Consumers should also get in to the habit of enabling available multi-factor authentication technologies provided buy any online services, such one-time codes sent via SMS to a legitimate consumer’s mobile device. While such authentication techniques introduce a level of friction and poor user experience that consumers often find distasteful, they are an effective deterrent against the most common methods of inappropriate access to legitimate accounts until better solutions for positive identify verifications are more broadly rolled out across online services.
As the amount of stolen personal data continues to skyrocket, traditional authentication techniques such as static usernames and passwords, and other fact-based authentication, will become far less effective.
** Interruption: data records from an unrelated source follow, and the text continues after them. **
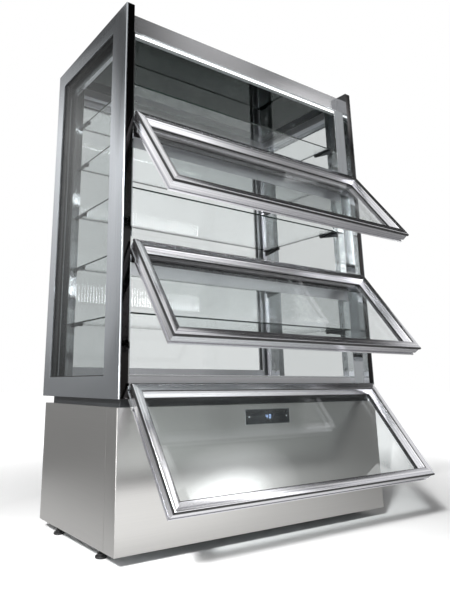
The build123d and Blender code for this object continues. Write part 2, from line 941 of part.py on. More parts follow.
def compressor_mounts():
    reach_x = compressor_plate_width / 2 - mount_radius
    reach_y = compressor_plate_depth / 2 - mount_radius
    spots = [(x, y) for x in about(compressor_x, reach_x) for y in about(compressor_y, reach_y)]
    return [rod((x, y, floor_inside), (x, y, plate_foot), mount_radius) for x, y in spots]


def drain_pan():
    x = about(pan_x, pan_width / 2)
    y = about(pan_y, pan_depth / 2)
    z = (floor_inside, floor_inside + pan_height)
    return block(x, y, z) - block(grown(x, -sheet), grown(y, -sheet), (z[0] + sheet, z[1] + overcut))


def pipe(points, radius):
    path = FilletPolyline(*points, radius=pipe_bend)
    run = Vector(*points[1]) - Vector(*points[0])
    return sweep(Plane(origin=points[0], z_dir=run) * Circle(radius), path=path)


# Discharge line to the coil, liquid line from it to the tub, suction line and drain
def pipes():
    port = can_top - compressor_dome - 2 * pipe_radius
    coil_side = condenser_x + condenser_width / 2 + coil_end
    discharge_y = condenser_y[1] - pipe_inset
    liquid_y = condenser_y[0] + pipe_inset
    liquid_level = condenser_z[0] + 2 * pipe_bend
    riser_x = coil_side + 3 * pipe_bend
    discharge = pipe([
        (compressor_x, compressor_y + compressor_radius, port), (compressor_x, discharge_y, port),
        (coil_side, discharge_y, port)
    ], pipe_radius)
    liquid = pipe([
        (coil_side, liquid_y, liquid_level), (riser_x, liquid_y, liquid_level),
        (riser_x, liquid_y, tub_floor_level)
    ], pipe_radius)
    suction_top = (compressor_x, compressor_y, tub_floor_level)
    suction = rod((compressor_x, compressor_y, can_top), suction_top, suction_radius)
    drain_foot = (pan_x, pan_y, floor_inside + pan_height - drain_dip)
    return [discharge, liquid, suction, rod(drain_foot, (pan_x, pan_y, tub_floor_level), drain_radius)]


os.makedirs("parts", exist_ok=True)

save("side_frame_right", [side_frame()])
save("side_frame_left", [mirror(side_frame(), about=Plane.YZ)])
save("side_glass", both_sides(side_panes()))
save("glass_spacers", both_sides([side_spacer()]) + [rear_spacer()])
save("side_linings", both_sides([side_lining()]))
save("front_fins", both_sides(fin()))
save("front_posts", both_sides([front_post()]))
standards = [standard(front_standard, ceiling_level), standard(rear_standard, head_rail_z[0])]
save("shelf_standards", both_sides(standards))
save("head_rails", head_rails())
save("transoms", [transom(level) for level in pivot_levels[1:]])
save("front_rails", [sill()] + [transom_lip(level) for level in pivot_levels[1:]])
save("rear_frame", rear_frame())
save("rear_sash", [rear_sash()])
save("rear_glass", rear_panes())
save("roof_panel", [roof_panel()])
save("ceiling_panel", [ceiling_panel()])
save("fascia", [fascia()])
save("light_bar", [light_bar()] + [light_strip(level) for level in pivot_levels[1:]])
save("glass_shelves", [shelf(level) for level in shelf_levels])
save("shelf_arms", [piece for level in shelf_levels for piece in shelf_arms(level)])
save("deck", [deck()])

for flap, level in zip(("lower", "middle", "upper"), pivot_levels):
    pieces = {"frame": flap_frame(), "glass": flap_panes(), "gasket": flap_gasket(), "seal": flap_seal()}
    pieces["hinges"] = both_sides([hinge_strap()])
    for piece, shapes in pieces.items():
        save(f"{flap}_flap_{piece}", [opened(shape, level) for shape in shapes])

save("base_front_panel", [front_panel()])
save("base_side_panels", both_sides([side_panel()]))
save("base_rear_grille", [rear_grille()])
save("base_tray", [base_tray()])
save("base_cover", [base_cover()])
save("neck", [neck()])
save("levelling_feet", feet())
save("cable_gland", [cable_gland()])
save("control_panel", [control_panel()])
save("control_display", [control_display()])

save("cold_tub", [tub()])
save("evaporator_coil", coil(coil_width, coil_y, coil_z, coil_fin_count, coil_row_count))
save("evaporator_fan_plate", [fan_plate()])
save("evaporator_fan_motors", [evaporator_place(x) * motor(evaporator_fan_radius) for x in fan_places])
evaporator_rotor = rotor(evaporator_fan_radius, evaporator_hub_radius, evaporator_blade_chord)
for end, x in zip(("left", "right"), fan_places):
    save(f"evaporator_rotor_{end}", [evaporator_place(x) * evaporator_rotor])

condenser = coil(condenser_width, condenser_y, condenser_z, condenser_fin_count, condenser_row_count)
save("condenser_coil", [Pos(condenser_x, 0, 0) * piece for piece in condenser])
save("condenser_shroud", condenser_shroud())
save("condenser_fan_motor", [condenser_place * motor(condenser_fan_radius)])
condenser_rotor = rotor(condenser_fan_radius, condenser_hub_radius, condenser_blade_chord)
save("condenser_rotor", [condenser_place * condenser_rotor])
save("compressor", [compressor()])
save("compressor_mounts", compressor_mounts())
save("drain_pan", [drain_pan()])
save("refrigerant_pipes", pipes())
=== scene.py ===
import json
import math
import bmesh
import bpy
import numpy
from mathutils import Matrix, Vector

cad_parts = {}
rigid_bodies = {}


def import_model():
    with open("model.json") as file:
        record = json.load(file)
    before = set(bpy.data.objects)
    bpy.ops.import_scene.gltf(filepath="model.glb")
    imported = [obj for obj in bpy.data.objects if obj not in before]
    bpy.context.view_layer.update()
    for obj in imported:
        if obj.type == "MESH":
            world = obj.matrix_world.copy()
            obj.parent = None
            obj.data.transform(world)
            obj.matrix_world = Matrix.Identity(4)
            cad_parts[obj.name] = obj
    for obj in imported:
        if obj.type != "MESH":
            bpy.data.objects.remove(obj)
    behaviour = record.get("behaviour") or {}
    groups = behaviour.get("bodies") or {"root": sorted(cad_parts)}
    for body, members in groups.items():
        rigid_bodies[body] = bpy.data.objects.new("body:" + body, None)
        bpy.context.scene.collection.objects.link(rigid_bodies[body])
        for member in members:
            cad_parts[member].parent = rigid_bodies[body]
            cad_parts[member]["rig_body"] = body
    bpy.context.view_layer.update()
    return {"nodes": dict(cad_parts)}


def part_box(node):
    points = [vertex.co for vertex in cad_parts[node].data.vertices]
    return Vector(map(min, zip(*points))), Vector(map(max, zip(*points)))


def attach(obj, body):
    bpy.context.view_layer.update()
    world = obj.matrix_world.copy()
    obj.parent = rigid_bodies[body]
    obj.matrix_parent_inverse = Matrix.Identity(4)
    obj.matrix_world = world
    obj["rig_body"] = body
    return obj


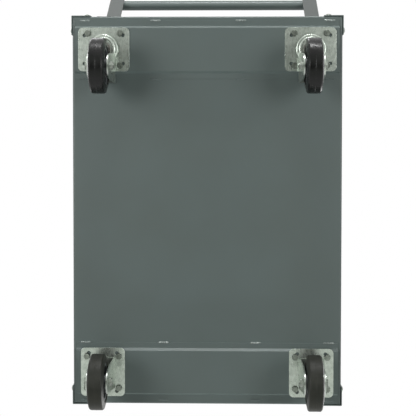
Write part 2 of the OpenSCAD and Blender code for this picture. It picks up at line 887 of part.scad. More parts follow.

How we address the usefulness of this data, will greatly shape the quantity and scale of future data breaches, and related identity crimes to come, so it’s well beyond time for the online services themselves to evolve in the methods used to authenticate users, moving away from static usernames, passwords, and secondary knowledge based authentication questions such as the color of your first car, or derived from public records or a consumer’s credit file. Such static data has long been insufficient in providing an appropriate level of authentication and substantiation that the user trying to access an online service is the legitimate consumer that owns the online account. Established technologies such as continual behavioural analytics and passive biometrics, have proven themselves as strong solutions for increasing the accuracy of online authentication by evaluating hard-to-replicate and impossible-to-steal user behavioural signals, while decreasing the friction presented to consumers in the process.”